É de se questionar a rotina corrida do escritor e o como Pilar lidava com isso, "A palavra descanso não faz parte do nosso dicionário vital...Teremos toda a eternidade para descansar. Esta é a vida.", diz a jornalista. Pode parecer prepotência às vezes, mas Saramago apesar de sua avançada idade não desejava se prostrar numa cadeira. E ele enfatizava: "Se eu tivesse morrido antes de conhecer a Pilar tinha morrido muito mais velho do que eu sou". José e Pilar são opostos que se complementavam e que precisavam um do outro, "Eu tenho ideias para romances. Ela tem ideias para a vida. E eu não sei o que é mais importante."

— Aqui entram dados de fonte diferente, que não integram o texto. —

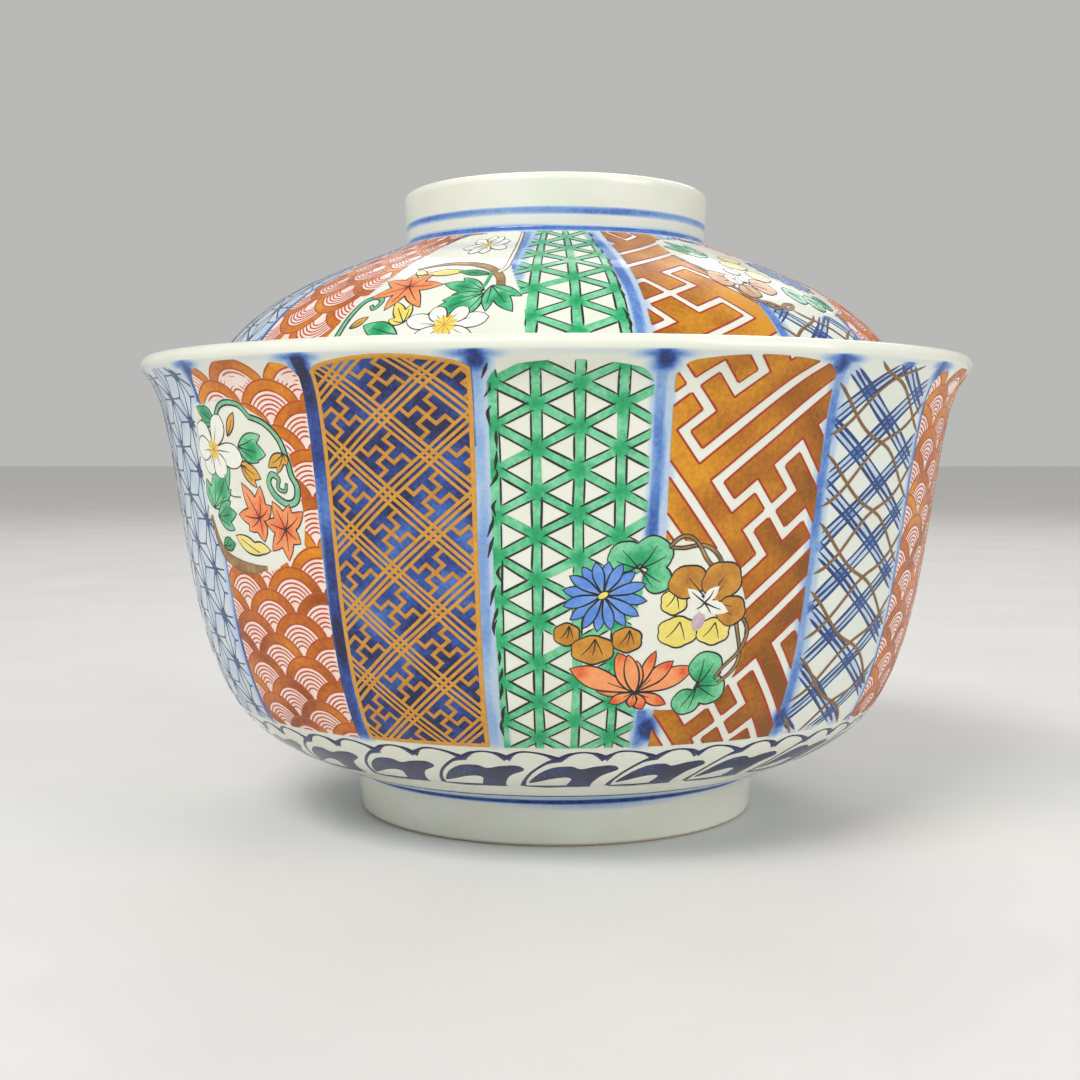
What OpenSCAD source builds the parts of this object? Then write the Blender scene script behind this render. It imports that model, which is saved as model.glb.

Para além do romance que o documentário retrata, o dia a dia, discussões banais, políticas ou filosóficas, projetos, viagens, o que é mais interessante certamente, principalmente para os leitores é quando Saramago coloca suas ideias em voga.
O tema religião é abordado em alguns momentos e ele disserta que muitos pensam que estando velho ou doente mudou sua concepção de Deus, mas para ele Deus simplesmente não existe, este conceito está cravado na cabeça das pessoas por causa do medo de morrer. Claro, quem quiser acreditar, que acredite, mas a verdade é que nascemos, crescemos e morremos, só isso! "Deus não precisa do homem para nada, exceto para ser Deus. Cada homem que morre é uma morte de Deus. E quando o último homem morrer, Deus não ressuscitará."
Sem dúvidas um apanhado de reflexões surgem, um amontoado de ideias e uma vontade imensa de saber mais e mais sobre esse incrível escritor. Certas partes parecem forçadas, mas é preciso pegar o essencial do filme, os diálogos preciosos e passagens dotadas de muita sensibilidade.

"José e Pilar" traz uma figura sarcástica, polêmica, emblemática e questionadora, um homem capaz de nos inspirar. O romance retratado é deveras lindo e único, dois seres contrastantes que se complementam. A oportunidade de ver o processo criativo do escritor é maravilhoso, sua alma desassossegada, sempre com ideias. Algumas passagens são bem emocionantes, como quando chorou ao lado de Fernando Meirelles ao assistir a adaptação do livro "Ensaio sobre a Cegueira".
É uma bela obra que nos aproxima de Saramago, fazemos parte da rotina, do romance, de tudo, somos atingidos em cheio por essa história.

"Um dia desaparece o sol... e acabou. E o universo nem sequer se dará conta de que nós existimos. O universo não saberá que o Homero escreveu a Ilíada."